Bees regularly visit these–there’s a bumble bee on Candy Oh! in the photo. So again, while I prize my natives, don’t feel that you must grow only natives to please your bees!

4 thoughts on “Rose Reckoning

  1. tonytomeo June 25, 2018 / 5:26 pm

    Do you know what is worse than a fondness of roses? A fondness of hybrid tea roses! They are still my favorite!

  2. gardendaze June 25, 2018 / 6:48 pm

    If I didn’t insist on gardening in this ridiculous climate where we need to protect our hybrid teas for the winter, I might grown more (well, I would also need a different yard, with more sun as well).

    Hybrid teas are lovely–no disagreement there.

    Karla

  3. Jeanne Kessler June 25, 2018 / 10:59 pm

    Thanks for the tip on sawfly.
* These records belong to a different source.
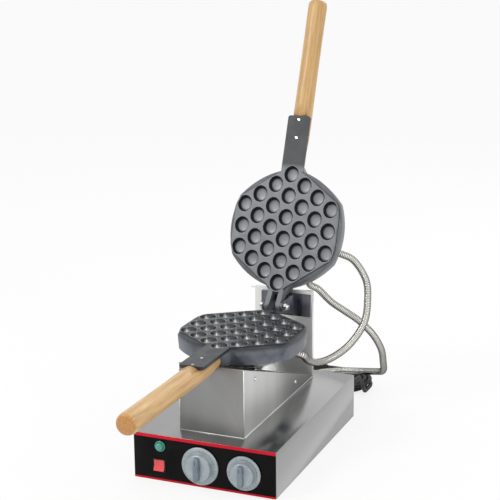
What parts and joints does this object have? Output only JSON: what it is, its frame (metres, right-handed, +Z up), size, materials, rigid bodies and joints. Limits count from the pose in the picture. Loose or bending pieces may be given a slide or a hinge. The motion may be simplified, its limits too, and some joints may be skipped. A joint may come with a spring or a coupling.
{
  "type": "bubble waffle maker",
  "caption": "Electric bubble waffle maker: a steel base with dials carries two hinged cast pans with oval cups, wooden handles and flexible metal hoses.",
  "frame": {"origin": "centre of the base's flat bottom, on the table", "axes": "+Z up, the control panel faces -Y, +X to the right as seen from the panel side"},
  "size_m": [0.2768, 0.8319, 0.7144],
  "materials": {
    "brushed_steel": "bright brushed stainless steel sheet",
    "dark_steel": "dark coated steel",
    "works_steel": "plain moulded housing, hidden",
    "hose_steel": "ribbed flexible metal conduit, stored as a light wall",
    "coated_casting": "cast aluminium with a dark non-stick coating",
    "pale_wood": "smooth clear-lacquered pale wood",
    "panel_black": "black printed sheet with red bands",
    "red_plastic": "glossy red",
    "black_plastic": "satin black",
    "green_lens": "clear teal green lens",
    "dial_silver": "silver blue-grey, satin metallic",
    "cord_rubber": "matte black",
    "white_plastic": "plain, hidden"
  },
  "bodies": {
    "stand": {"base_shell": "brushed_steel", "bottom_plate": "brushed_steel", "control_panel": "panel_black", "lamp_body": "black_plastic", "lamp_lens": "green_lens", "switch_housing": "black_plastic", "timer_works": "works_steel", "thermostat_works": "works_steel", "terminal_block": "white_plastic", "riser": "brushed_steel", "upright": "brushed_steel", "hinge_bracket": "dark_steel", "hinge_pin": "brushed_steel", "pin_nut": "brushed_steel", "lower_pan": "coated_casting", "lower_cover": "brushed_steel", "lower_heater": "dark_steel", "lower_handle": "pale_wood", "lower_gland": "brushed_steel", "hose_upper_lower": "hose_steel", "hose_base_upper": "hose_steel", "base_gland": "brushed_steel", "cord_gland": "black_plastic", "power_cord": "cord_rubber", "cord_coil": "cord_rubber", "plug": "cord_rubber"},
    "upper_half": {"upper_pan": "coated_casting", "upper_cover": "brushed_steel", "upper_heater": "dark_steel", "upper_handle": "pale_wood", "upper_gland_a": "brushed_steel", "upper_gland_b": "brushed_steel"},
    "timer": {"timer_dial": "dial_silver", "timer_shaft": "brushed_steel"},
    "thermostat": {"thermostat_dial": "dial_silver", "thermostat_shaft": "brushed_steel"},
    "switch_rocker": {"rocker": "red_plastic"}
  },
  "joints": [
    {"name": "upper_half_hinge", "type": "hinge", "parent": "stand", "child": "upper_half", "pos_m": [0, 0.107, 0.212], "axis": [1, 0, 0], "range_deg": [0, 112.2], "deforming": ["hose_upper_lower", "hose_base_upper"]},
    {"name": "timer_turn", "type": "hinge", "parent": "stand", "child": "timer", "pos_m": [-0.00528, -0.1892, 0.03553], "axis": [0, 1, 0], "range_deg": [0, 300]},
    {"name": "thermostat_turn", "type": "hinge", "parent": "stand", "child": "thermostat", "pos_m": [0.06792, -0.1892, 0.03531], "axis": [0, 1, 0], "range_deg": [0, 270]},
    {"name": "rocker_tilt", "type": "hinge", "parent": "stand", "child": "switch_rocker", "pos_m": [-0.07584, -0.1868, 0.02548], "axis": [1, 0, 0], "range_deg": [0, 18]}
  ]
}
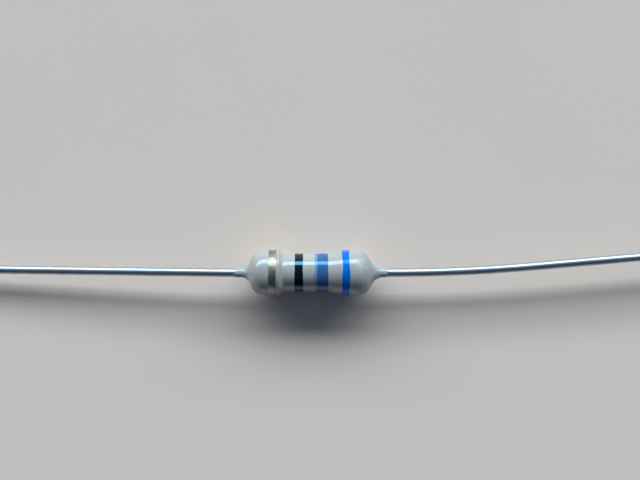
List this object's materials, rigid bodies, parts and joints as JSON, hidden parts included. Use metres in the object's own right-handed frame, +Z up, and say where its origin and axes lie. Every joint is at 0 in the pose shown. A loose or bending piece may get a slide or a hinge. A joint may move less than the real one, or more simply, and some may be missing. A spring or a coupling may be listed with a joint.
{
  "type": "axial resistor",
  "caption": "Small through-hole resistor: a dog-bone body in pale lacquer with colour-code bands, and a long thin wire lead out of each end.",
  "frame": {"origin": "middle of the whole resistor's footprint, leads included, on the surface that it lies on", "axes": "+X along the body from the gold band's end towards the blue band's end, +Z up off the surface, +Y to the side that both tips swing to"},
  "size_m": [0.0616, 0.0034, 0.0024],
  "materials": {
    "ceramic": "matt fired ceramic",
    "carbon": "matt dark grey pyrolytic film",
    "cap_metal": "drawn steel, dull tin plate",
    "tinned_wire": "bright smooth tin plate",
    "lacquer": "glossy dipped lacquer, pale grey, dry and dusty on the right cone",
    "ink_gold": "metal-flake ink, pale champagne gold",
    "ink_black": "glossy black ink",
    "ink_grey": "glossy slate blue-grey ink",
    "ink_blue": "glossy blue ink"
  },
  "bodies": {
    "root": {"ceramic_rod": "ceramic", "carbon_film": "carbon", "end_cap_left": "cap_metal", "end_cap_right": "cap_metal", "lead_wire_left": "tinned_wire", "lead_wire_right": "tinned_wire", "lacquer_coating": "lacquer", "band_gold": "ink_gold", "band_black": "ink_black", "band_grey": "ink_grey", "band_blue": "ink_blue"}
  },
  "joints": []
}
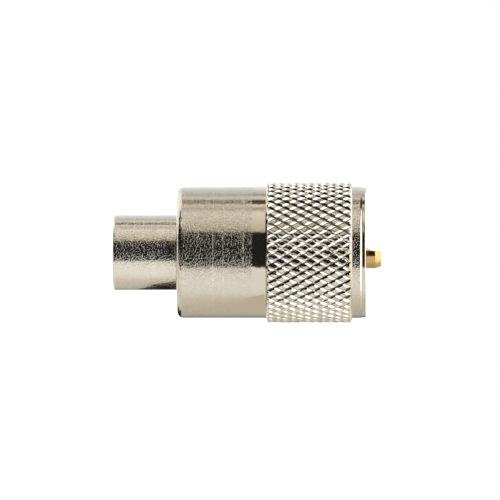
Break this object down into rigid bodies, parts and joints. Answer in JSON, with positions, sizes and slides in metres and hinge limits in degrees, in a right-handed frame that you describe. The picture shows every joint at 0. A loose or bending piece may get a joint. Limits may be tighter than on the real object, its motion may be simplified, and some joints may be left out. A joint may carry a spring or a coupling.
{
  "type": "uhf connector",
  "caption": "Male coaxial cable plug with a turned body, a knurled screw-on coupling ring that spins, an insulator and a hollow cut-open centre pin.",
  "frame": {"origin": "centre of the tail's end face, on the plug's axis, where the plug stands on its cable end", "axes": "+Z along the plug's axis, from the cable end towards the pin; the pin's cut-open side faces -X"},
  "size_m": [0.018, 0.018, 0.0344],
  "materials": {
    "nickel_body": "nickel plated, satin",
    "nickel_ring": "nickel plated, polished over turned and knurled brass",
    "white_insulator": "matt, moulded",
    "gold_contact": "gold plated, polished"
  },
  "bodies": {
    "plug_body": {"connector_body": "nickel_body", "insulator": "white_insulator", "center_contact": "gold_contact"},
    "coupling_ring": {"coupling_ring": "nickel_ring"}
  },
  "joints": [
    {"name": "ring_spin", "type": "hinge", "parent": "plug_body", "child": "coupling_ring", "pos_m": [0, 0, 0.0202], "axis": [0, 0, 1], "continuous": true}
  ]
}
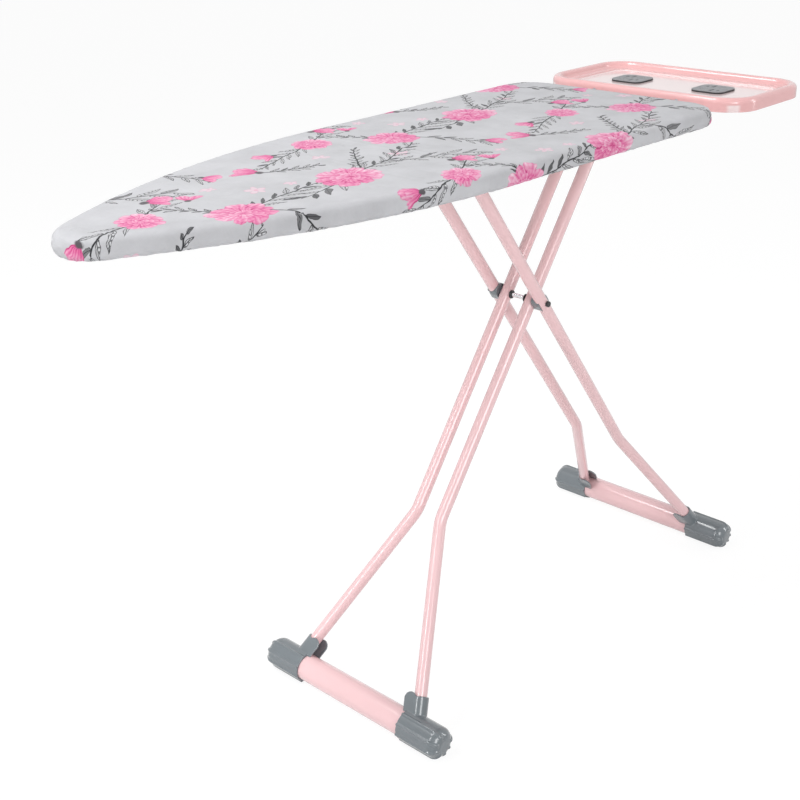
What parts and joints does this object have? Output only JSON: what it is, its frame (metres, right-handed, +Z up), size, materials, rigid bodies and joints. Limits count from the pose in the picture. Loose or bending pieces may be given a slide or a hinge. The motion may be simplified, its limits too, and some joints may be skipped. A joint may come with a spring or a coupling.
{
  "type": "folding ironing board",
  "caption": "Ironing board with padded patterned cover, perforated deck, folding tube legs, sliding height clamp and a pressed sheet iron rest behind the heel.",
  "frame": {"origin": "on the floor, under the middle of the bounding box", "axes": "+X from the nose to the iron rest, +Y to the left side, +Z up"},
  "size_m": [1.498, 0.4444, 0.9603],
  "materials": {
    "cover_cloth": "printed cotton, matte",
    "felt": "needled felt",
    "deck_steel": "thin grey paint, satin",
    "pink_paint": "powder coat, gloss",
    "rest_paint": "powder coat, gloss",
    "zinc": "zinc plated",
    "chrome": "polished",
    "black_rubber": "matte",
    "black_plastic": "matte",
    "grey_rubber": "matte",
    "grey_plastic": "semi gloss",
    "white_plastic": "satin"
  },
  "bodies": {
    "board": {"cover": "cover_cloth", "felt_pad": "felt", "deck": "deck_steel", "rim_tube": "pink_paint", "front_rail": "pink_paint", "middle_rail": "pink_paint", "hinge_rail": "pink_paint", "hinge_bracket": "zinc", "hinge_pin": "zinc", "front_rod_bracket": "zinc", "rear_rod_bracket": "zinc", "guide_rod": "chrome", "rod_buffers": "black_rubber", "rod_clips": "black_plastic", "bracket_rivets": "zinc", "iron_rest": "rest_paint", "left_rest_arm": "pink_paint", "right_rest_arm": "pink_paint", "rest_rivets": "zinc", "left_rest_pad": "grey_rubber", "right_rest_pad": "grey_rubber"},
    "inner_legs": {"left_inner_leg": "pink_paint", "right_inner_leg": "pink_paint", "inner_top_sleeve": "pink_paint", "inner_leg_plugs": "black_plastic", "front_foot_tube": "pink_paint", "front_left_foot_cap": "grey_plastic", "front_right_foot_cap": "grey_plastic", "axle": "chrome", "axle_washers": "black_plastic", "axle_caps": "black_plastic"},
    "outer_legs": {"left_outer_leg": "pink_paint", "right_outer_leg": "pink_paint", "outer_top_bar": "pink_paint", "outer_leg_plugs": "black_plastic", "rear_foot_tube": "pink_paint", "rear_left_foot_cap": "grey_plastic", "rear_right_foot_cap": "grey_plastic", "left_leg_saddle": "grey_plastic", "right_leg_saddle": "grey_plastic"},
    "carriage": {"carriage": "white_plastic"},
    "release_lever": {"lock_plate": "zinc", "lever_rod": "zinc", "lever_grip": "grey_plastic"}
  },
  "joints": [
    {"name": "fold", "type": "hinge", "parent": "board", "child": "inner_legs", "pos_m": [0.3422, 0, 0.91033], "axis": [0, 1, 0], "range_deg": [0, 50.9]},
    {"name": "centre_pivot", "type": "hinge", "parent": "inner_legs", "child": "outer_legs", "pos_m": [0.146, 0, 0.64126], "axis": [0, 1, 0], "range_deg": [-101.8, 0]},
    {"name": "carriage_tilt", "type": "hinge", "parent": "outer_legs", "child": "carriage", "pos_m": [-0.0502, 0, 0.91033], "axis": [0, 1, 0], "range_deg": [0, 50.9]},
    {"name": "lever_release", "type": "hinge", "parent": "carriage", "child": "release_lever", "pos_m": [-0.0802, 0, 0.91382], "axis": [0, 1, 0], "range_deg": [-12, 0]}
  ],
  "couplings": [
    {"joint": "centre_pivot", "follows": "fold", "ratio": -2},
    {"joint": "carriage_tilt", "follows": "fold", "ratio": 1}
  ]
}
Have to check my roses tomorrow. Their leaves look like yours. All green color gone just veins left …, knockouts

    Sent from my iPhone

    >

    • gardendaze June 26, 2018 / 5:12 am

      So sorry to hear. Depending on where you live, the pesky little critters might be back, so keep your eyes open now that you know what to look fo. And they WILL be back next year so be on guard. If you catch them early, insecticidial soap takes care of it. Good luck!